Mutually Assured Destruction would probably work, but it guarantees mutual perpetual angst. So let’s trade. We can give Kim what he wants and he can give us what we want. He just wants to survive. We want to live without a Sword of Damocles hanging over our heads.

The Korean War killed millions and only technically paused with an armistice agreement in 1953. It never formally ended. Rather, we have been enjoying a very long lull, one that has lasted longer than most of us have been alive. We’re all so accustomed to it that it seems like the natural order of things.

But it’s not. All wars eventually end, and they don’t have to end with regime-change. The Vietnam War wound down decades ago, and the United States has excellent relations with the same government we used to fight in Hanoi. The Vietnamese Communist Party reformed itself out of all recognition for sure, but we settled that conflict years before it happened.

We could do the same thing in Korea. We could negotiate a formal end to the conflict and sign a mutual non-aggression pact. What do we have to lose? If the US were to start (or resume) a war on the Korean Peninsula, it could easily rank as the worst foreign policy decision in American history. It would be an even bigger mistake if Kim were to do it. So why not put it in writing?

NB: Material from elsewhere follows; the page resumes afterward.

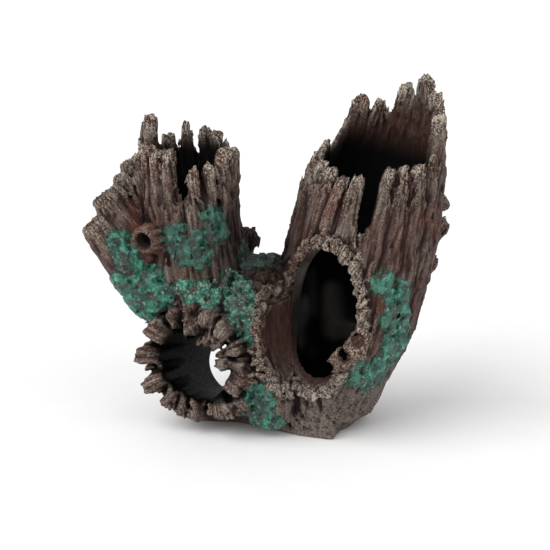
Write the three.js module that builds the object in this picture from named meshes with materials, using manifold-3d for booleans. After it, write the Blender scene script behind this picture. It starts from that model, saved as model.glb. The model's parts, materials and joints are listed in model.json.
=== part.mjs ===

The only reason Kim wants nuclear weapons is because, after Libya and Iraq, he doesn’t feel safe. The truth, though, is that he has been safe all along. The north’s hardened artillery pieces pointed at Seoul guaranteed his safety long before he took power. We will never send our army in there just because we don’t like him. His problem, and ours, is that he either doesn’t know it or doesn’t believe it.

In an ideal world, we’d take him out with a drone strike and watch the two Koreas unite like the two Germanys did after the Cold War. In the real world, Kim Jong-Un sits on top of a doomsday machine and we can’t remove him without setting it off. The question is, how do we want him to feel while he sits there? If we’re not going to take him out—and if we are, we should do it today, not tomorrow—far better for everyone’s sake if he feels secure enough not to turn himself into the world’s largest suicide bomber.